THE DUNHILL WHITE SPOT GUARANTEE
THE DUNHILL WHITE SPOT GUARANTEE, a new perspective, © 2002 John C Loring (3/02), and used here by permission.
During the first quarter of the 20th century the ‘soggy pipe’, a poor smoking pipe that quickly soured, was a common affliction. In its initial years Dunhill addressed the problem on almost every front. It developed its oil/heat briar treatment, the inner tube for the finished pipe and produced its smooth finished pipes from hard Calabrian briar rather then the more commonly used soft French briar. (In the past I had assumed that Dunhill changed from French to Calabrian briar for its standard line pipes in 1920 when it shifted production of its rough cut bowls from France to London but having had an opportunity to review Dunhill’s 1917 About Smoke Catalog, it now appears that use of Calabrian briar for all smooth finished pipes began during, if not before, World War One, at the same time as Dunhill was actively developing its oil/heat treatment process and the inner tube.).
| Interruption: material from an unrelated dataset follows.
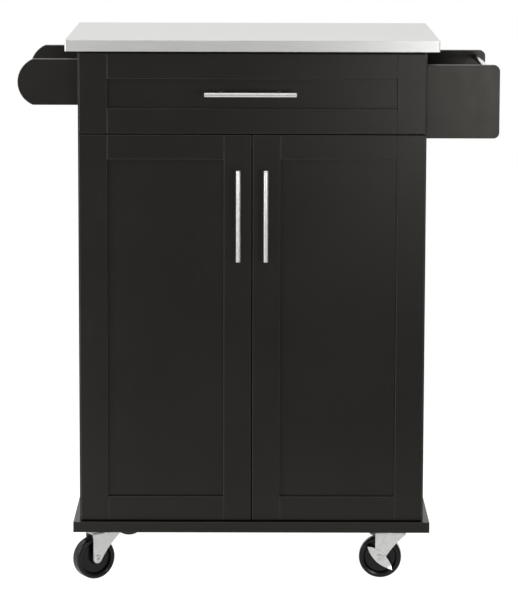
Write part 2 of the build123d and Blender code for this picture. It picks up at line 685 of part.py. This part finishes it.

Dunhill also sought to assure its customers with the famed “White Spot Guarantee”:
"The 'White Spot' Guarantee: - A new pipe given if any fault develops within Twelve Months. A Pipe so given cannot be again exchanged."
commonly said to have been introduced in 1921 together with the 1922 introduction of date code stamping and the special “EX” stamp to identify ‘exchanged pipes’.
The story however, is a bit more complicated, apparently reflecting the growth of Dunhill from a small 1907 London shop to the leading world wide smoking accessories exporter of the 1920s.
As a new London tobacco shop, Dunhill in fact fully guaranteed its pipes even as it first began manufacturing them in 1910:
"Guarantee - complete satisfaction is guaranteed; in fact, a new pipe will be given instantly if any fault is found" 1910 Dunhill About Smoke Catalog (the first issued).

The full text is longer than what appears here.